> _RECORDED DATA_:
-- begin --
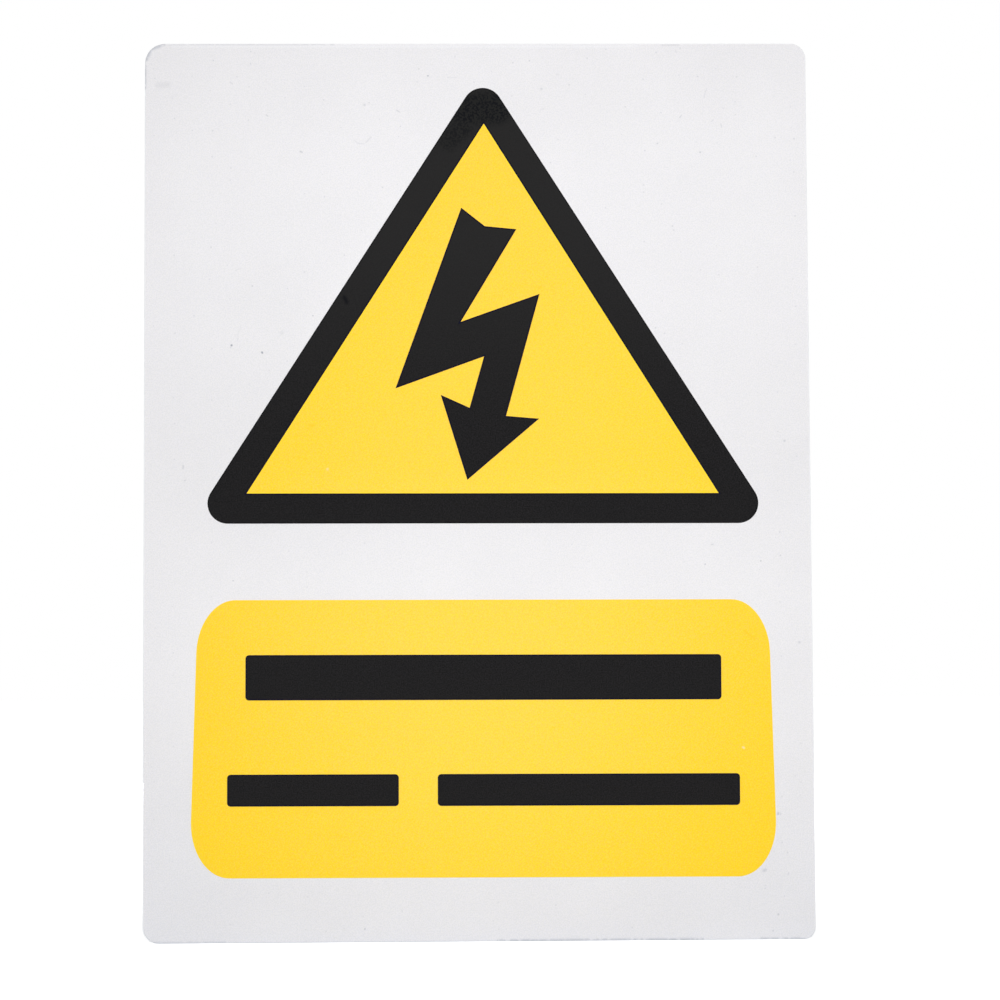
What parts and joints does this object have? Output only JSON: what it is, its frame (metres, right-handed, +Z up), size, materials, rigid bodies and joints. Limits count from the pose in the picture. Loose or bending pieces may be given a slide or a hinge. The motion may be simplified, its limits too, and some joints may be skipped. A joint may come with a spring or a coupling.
{
  "type": "high voltage warning sign",
  "caption": "Flat upright plastic sign with a black-bordered yellow triangle, a lightning bolt arrow and a yellow caption panel with plain black bars, made to be fixed to a wall.",
  "frame": {"origin": "centre of the back face, the face that lies against the wall, door or post", "axes": "+Z up, along the sheet's long way; +X to the right as a reader sees the sign; the printed face looks towards -Y, so +Y points into the wall"},
  "size_m": [0.1482, 0.0011, 0.2],
  "materials": {
    "white_plastic": "rigid plastic sheet with a fine matt grain",
    "yellow_ink": "matt yellow screen ink",
    "black_ink": "satin black screen ink"
  },
  "bodies": {
    "root": {"sign_plate": "white_plastic", "triangle_border": "black_ink", "triangle_field": "yellow_ink", "bolt_arrow": "black_ink", "caption_panel": "yellow_ink", "caption_bar_upper": "black_ink", "caption_bar_lower_left": "black_ink", "caption_bar_lower_right": "black_ink"}
  },
  "joints": []
}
-- end --
> _WHAT IS BEING ASKED_:
Search the material above for "frame". Pull out each line where it shows up.

> _SOLUTION TO THIS EXERCISE_:
What parts and joints does this object have? Output only JSON: what it is, its frame (metres, right-handed, +Z up), size, materials, rigid bodies and joints. Limits count from the pose in the picture. Loose or bending pieces may be given a slide or a hinge. The motion may be simplified, its limits too, and some joints may be skipped. A joint may come with a spring or a coupling.
  "frame": {"origin": "centre of the back face, the face that lies against the wall, door or post", "axes": "+Z up, along the sheet's long way; +X to the right as a reader sees the sign; the printed face looks towards -Y, so +Y points into the wall"},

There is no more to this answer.